Lovable and caring Sol is not the only Sol that appears in this book, however. Meditating on Virginia Woolf’s diaries for The New Yorker, Louis Menand observed that “inside, everyone sounds […] like the same broken record of anxiety and resentment. [and that] We read Woolf’s diaries so that we can see other people through Woolf’s eyes.” Indeed, Hesse’s diaries also show us insecure, needy Sol, whose “dirt is his anxiety, also his need to be correct.” She also shades in Nancy Holt’s personality as pleasant, but with caustic potential. During a dinner party in January 1967, Holt takes Robert Smithson – her husband and ur-male role model of New York artists – down a notch, by reciting a parody of his letters. Mostly, though, these reflections are quick asides, before Hesse gets back to her own anxieties. On page 820, the word “SOLIPSISTIC” appears alone. She knew herself well.
. . .
I was sure that these diaries would peter out far before Hesse’s death from cancer, at thirty-four (largely attributed, but not conclusively connected to, her use of toxic resins, rubbers, and fiberglasses). But, in 1970, we read that she has been saved from a tumor “so enlarged it was tipping my brain over.” At no other time does she transcribe her own “dread” so directly, and never, paradoxically, is she more confident, finding her lack of energy “contrasted by a psychic energy of rebirth.”

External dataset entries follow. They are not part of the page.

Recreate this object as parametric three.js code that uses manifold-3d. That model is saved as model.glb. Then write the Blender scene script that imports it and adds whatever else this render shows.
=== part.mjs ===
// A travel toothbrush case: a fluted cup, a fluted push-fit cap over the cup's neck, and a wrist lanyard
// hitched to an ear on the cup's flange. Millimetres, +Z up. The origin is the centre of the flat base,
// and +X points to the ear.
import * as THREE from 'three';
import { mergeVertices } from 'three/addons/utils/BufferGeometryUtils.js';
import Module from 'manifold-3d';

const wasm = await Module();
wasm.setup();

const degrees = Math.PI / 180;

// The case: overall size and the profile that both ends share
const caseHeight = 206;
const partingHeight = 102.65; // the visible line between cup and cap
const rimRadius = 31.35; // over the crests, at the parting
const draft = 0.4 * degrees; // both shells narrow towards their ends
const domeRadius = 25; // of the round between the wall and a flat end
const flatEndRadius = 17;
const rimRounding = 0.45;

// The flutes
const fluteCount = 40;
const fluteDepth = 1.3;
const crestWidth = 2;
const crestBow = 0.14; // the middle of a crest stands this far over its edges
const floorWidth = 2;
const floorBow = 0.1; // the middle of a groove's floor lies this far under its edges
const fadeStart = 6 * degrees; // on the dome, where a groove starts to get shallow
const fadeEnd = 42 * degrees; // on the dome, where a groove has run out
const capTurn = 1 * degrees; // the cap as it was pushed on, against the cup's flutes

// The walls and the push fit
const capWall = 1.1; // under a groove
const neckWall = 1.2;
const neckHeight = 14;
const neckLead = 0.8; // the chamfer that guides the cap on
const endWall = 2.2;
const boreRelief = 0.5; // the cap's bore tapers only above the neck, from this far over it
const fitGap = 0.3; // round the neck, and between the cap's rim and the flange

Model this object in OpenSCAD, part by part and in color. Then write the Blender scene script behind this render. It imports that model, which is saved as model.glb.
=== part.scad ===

In light of epiphanies this intense, should we care that on Sunday, September 9, Hesse experienced a craving for peanut butter? I do. Ordinary desires are desires, still, and it’s “the most banal details” that give time its texture, as Kraus said in a recent conversation with the poet Ariana Reines. It was a “queer sensation to desire a food,” Hesse continues – one that you search out and attain, almost “unaware.” In the original notebooks, Hesse’s stream of consciousness scrawls periodically disappear under winding spirals. In Rosen’s edit, however, text is reduced to serif font, and the scribbles that cross-out finished tasks, to arrow straight lines. Only once does this book offer Hesse’s words, exactly as she wrote them, in a photo reproduction waiting at the back of the book. The lone image is a kind of ellipses, acknowledging the imperfection of transcription.